Christmas Day Sermon 2014

Christmas Day based on John 1:1-14

We have a creche that has been in my family for as long as I can remember.  My godparents—my mom’s brother Jim and his wife Linda—made it for my parents in the early 70s.  Uncle Jim created the rustic manger out of some reclaimed roughhewn wood and Aunt Linda painted the delicate figurines.  After my father died, I chose this set amongst all of my parents’ treasures to remind me of them and my godparents.  We give it a special place of prominence on the buffet cabinet in our dining room.

There’s a small light in the upper eaves of the manger that has remained unlighted until this year.  The rectory was built a 70 plus years ago and the number of outlets isn’t quite on par with a house built today.  While there’s not a plug on that wall, I decided to run a small extension cord into the family room.

I love turning on the lights of Christmastide.  That creche and the small lighted tree we bought the year we moved from Colorado since we couldn’t handle a large real one amongst the boxes.  The small candles we put in a few of our windows.  We have a tradition in our house of waiting until the afternoon Christmas Eve to light our big tree announcing Christ’s arrival.  Throughout Christmastide I enjoy getting up early and sitting near the tree with only its small lights illuminating the room.

Just this week, as I turned on the small light in the wonderful creche, I noticed something quite remarkable.  There on the wall behind it, a bit of light shone, and it looked just like a comet descending onto the manger scene.  The light came through one of the cracks in a perfect serendipitous way.  And now I can’t stop looking at that light, that star, shining brightly above the holy family and the barnyard animals and shepherds nearby. 

Light, of course, plays an important roll in the imagery for Christmas.  We heard it this morning from St.
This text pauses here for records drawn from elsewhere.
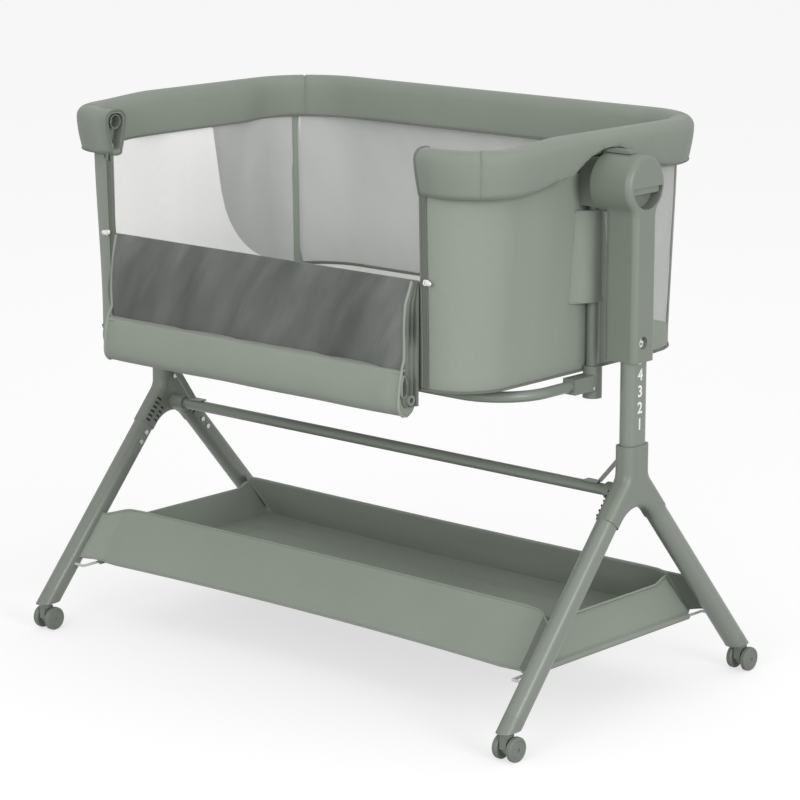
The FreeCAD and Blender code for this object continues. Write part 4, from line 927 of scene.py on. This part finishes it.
def make_drop_net():
    """The drop side's dark net, sewn under the front opening."""
    rows = [[net_face(x, z) for x in steps(-DROP_HALF, DROP_HALF, 150)]
            for z in steps(MESH_LOW.z - 0.004, MESH_HIGH.z + 0.0008, 20)]
    piece = panel("drop_net", rows)
    modify(piece, "SOLIDIFY", thickness=0.0006, offset=0.0)
    smooth(piece, 60)
    finish(piece, "drop_side", "dark_mesh", DEEP_NET)
    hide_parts("drop_mesh")
    declare_sheet(rows)


def make_drop_band():
    """The padded band at the drop side's free edge, round below over its bar, and its piping."""
    middle_y = (DROP_LOW.y + DROP_HIGH.y) / 2
    top, low = DROP_HIGH.z, DROP_LOW.z
    profile = [(out, top - (z - PAD_BASE)) for out, z in pad_profile()]
    rows = []
    for x in steps(-DROP_HALF, DROP_HALF, 70):
        row = []
        near_end = 1 - ease((DROP_HALF - abs(x)) / 0.025)
        for out, z in profile:
            share = (z - low) / (top - low)
            slack = 0.0016 * noise.noise(Vector((x * 9, z * 14, 3.0)))
            belly = 0.0015 * math.sin(math.pi * share) * (1 - near_end)
            y = middle_y + out * (1 - 0.12 * near_end) + (slack + belly) * (1 if out > 0 else -1)
            row.append(Vector((x, y, max(z + 0.0006 * noise.noise(Vector((x * 12, 5, 1))), low))))
        rows.append(row)
    band = panel("drop_band", rows, around=True, cap=True)
    edit_all(band, bpy.ops.mesh.normals_make_consistent, inside=False)
    smooth(band, 60)
    finish(band, "drop_side", "sage_fabric", SAGE)
    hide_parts("drop_pad")
    make_drop_piping(rows[0], middle_y, top)


def make_drop_piping(end_row, middle_y, top):
    """Piping along the band's top and down each side of the net, round the band's ends."""
    bend_top, bend_low = 0.512, 0.4935
    front_top = min((p for p in end_row if p.z > top - 0.004), key=lambda p: p.y)
    ledge = [Vector((x, front_top.y - 0.0006, top - 0.0012))
             for x in steps(-DROP_HALF, DROP_HALF, 40)]
    trims = [tube("band_top_piping", ledge, 0.0014)]
    front = sorted((p for p in end_row if p.y < middle_y + 0.004), key=lambda p: -p.z)
    for side, sx in SIDES:
        edge = sx * (DROP_HALF + 0.0008)
        down = [net_face(edge, z) for z in steps(FRONT_TOP, bend_top, 14)]
        bend = [Vector((edge, mix(down[-1].y, front_top.y, ease(t)), mix(bend_top, bend_low, t)))
                for t in steps(0.1, 0.95, 6)]
        foot = [Vector((edge, p.y, p.z)) for p in front]
        trims.append(tube(f"drop_edge_piping_{side}", down + bend + foot, 0.0019))
    finish(join("drop_piping", *trims), "drop_side", "sage_fabric", CORD_AND_HIGHLIGHT)


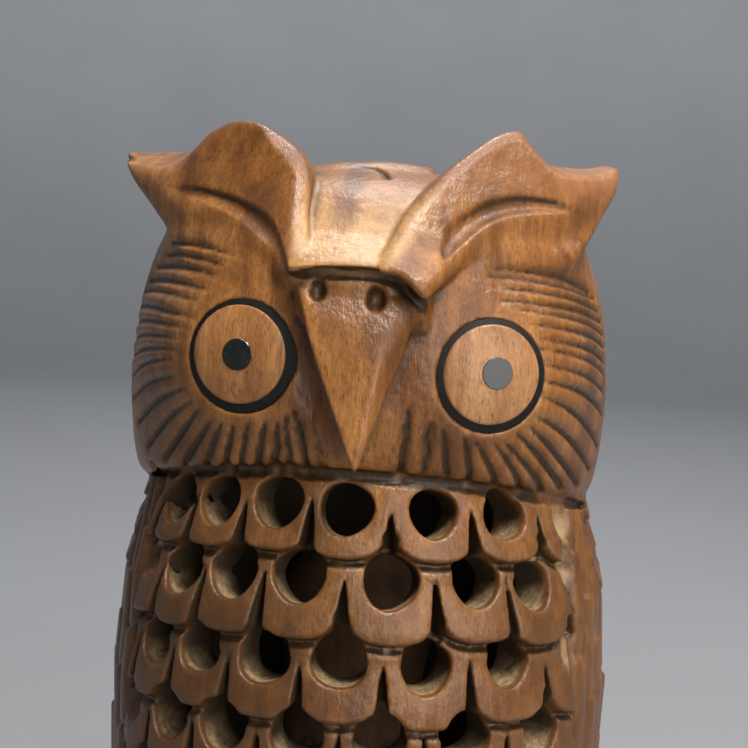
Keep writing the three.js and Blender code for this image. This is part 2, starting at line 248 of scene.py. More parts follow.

John in his description of Christ’s coming to earth.  He writes, “in him was life, and the life was the light of all people.  The light shines in the darkness, and the darkness did not overcome it.” And then, after explaining that John the baptizer was not the light but the one to proclaim the light’s arrival, we read, “The true light, which enlightens everyone, was coming into the world.”

And so that’s what has happened.  We have been given the true gift of Christmas, the light of Christ revealed in the midst of darkness.  The darkness almost always seems plentiful, overwhelming.  Both on a global level in the midst of disheartening events taking place where injustice and fear rein, and on a personal level with the difficulties that play out in families or a diagnosis that overshadows us.  Financial realities often set in this time of year, or the loneliness we feel when those we used to spend the holidays with are no longer present with us.

Yet notice how John the Evangelist gives that phrase of reassurance to us: The light shines in the darkness and the darkness did not overcome it.  Light entered the world on this day and nothing will ever take snuff out that light. On this Christmas Day light can enter our lives too, driving the darkness far from us.

Alfred, Lord Tennyson writes about this in his poem “Ring Out, Wild Bells.”  In the beginning of the poem, he expresses his desire that as we celebrate this season near the year’s end that the bells would with their ringing send out the old and bring in the new.

Ring out the want, the care the sin,

The faithless coldness of the times;

Ring out, ring out my mournful rhymes,

But ring the fuller minstrel in.

Ring out false pride in place and blood,

The civic slander and the spite;

Ring in the love of truth and right,

Ring in the common love of good.

Ring out old shapes of foul disease,

Ring out the narrowing lust of gold;

Ring out the thousand wars of old,

Ring in the thousand years of peace.

Ring in the valiant man and free,

The larger heart, the kindlier hand;

Ring out the darkness of the land,

Ring in the Christ that is to be.

On a dark night some two thousand years ago, light broke into this world and has not stopped shining yet.  Too often the darkness we see and experience in life makes us hardened to the light.  It’s only natural for us to become guarded in opening ourselves up given the way the dark can wreak havoc on us.  But the gloom of fear and cynicism in its ability to desensitize us only drives us farther from the light.  I’ve learned that our calloused hearts need to broken open, that cracks need to emerge, in order for the light to get in.

I close with a stanza from the superb carol “People Look East.”

Stars, keep the watch. When night is dim

One more light the bowl shall brim,

Shining beyond the frosty weather,

Bright as sun and moon together.

People, look east and sing today:

Love, the star, is on the way.

May the love of Christ shine into our hearts this day bringing his marvelous light and dispelling the darkness from within us.  And may we always know that his light shines on and is never, ever overcome.   Merry Christmas!